Таким образом, читатели газеты узнали, что вся эта сцена с гоготаньем и кривляньем, в которой рисовалась какая-то полудикая толпа рабочих, а Мухаметзян Ахметзянов изображался полуобезьяной, явилась плодом вдохновения фельетониста. Правда, на этот раз уже несомненно, что письмо писал не сам Ахметзянов, только еще «обучавшийся русскому языку в воскресной школе». Кто бы, однако, ни составлял письмо — товарищ рабочий, знакомый студент или заведующий элеватором, — несомненно все-таки, что на этот раз газета получила урок элементарного такта и даже либерализма и что урок этот исходил из рабочей среды, оскорбленной печатным отзывом.

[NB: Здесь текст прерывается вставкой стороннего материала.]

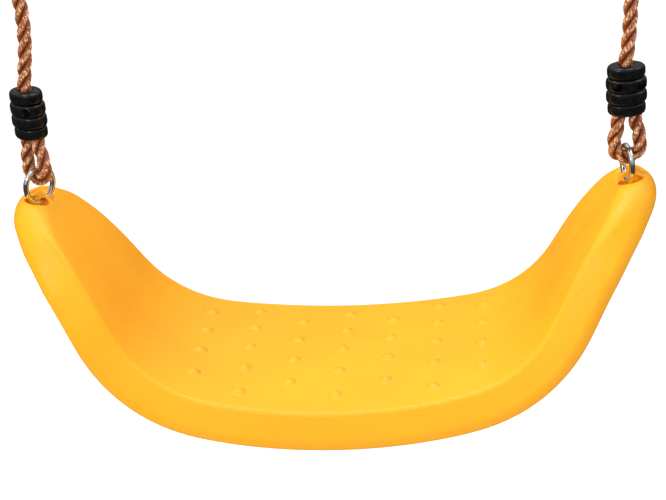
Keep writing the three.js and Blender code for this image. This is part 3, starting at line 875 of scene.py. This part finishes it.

Итак, — «падшая» девушка в Харькове напоминает об элементарной гуманности просвещенной лектрисе; рабочий из самарского элеватора читает лекцию терпимости и такта либеральной газете. Нет сомненья, что эти два случая можно бы дополнить и другими иллюстрациями, хотя все-таки их еще слишком мало. Тем не менее, мы считаем их внутреннее значение гораздо более важным, чем их количество, которое, несомненно, будет расти. До сих пор печать разговаривала о народе так, как говорят о нем между собою просвещенные люди, не принимающие во внимание «людей», стоящих за стульями. Теперь есть уже признаки, что это должно измениться. Книга, газета, даже журнал уже проникают в широкие массы, и нет сомнения, что мы накануне некоторых, быть может даже очень существенных, «поправок» и «возражений» из этой до сих пор для нас безличной и часто безразличной массы. А если это так, то нам придется и самим идти навстречу этим «поправкам». И несомненно также, что это будет в интересах человечности и правды, а стало быть, и в интересах самой печати…

И значит, — новым возражателям, как их ни мало еще, — привет!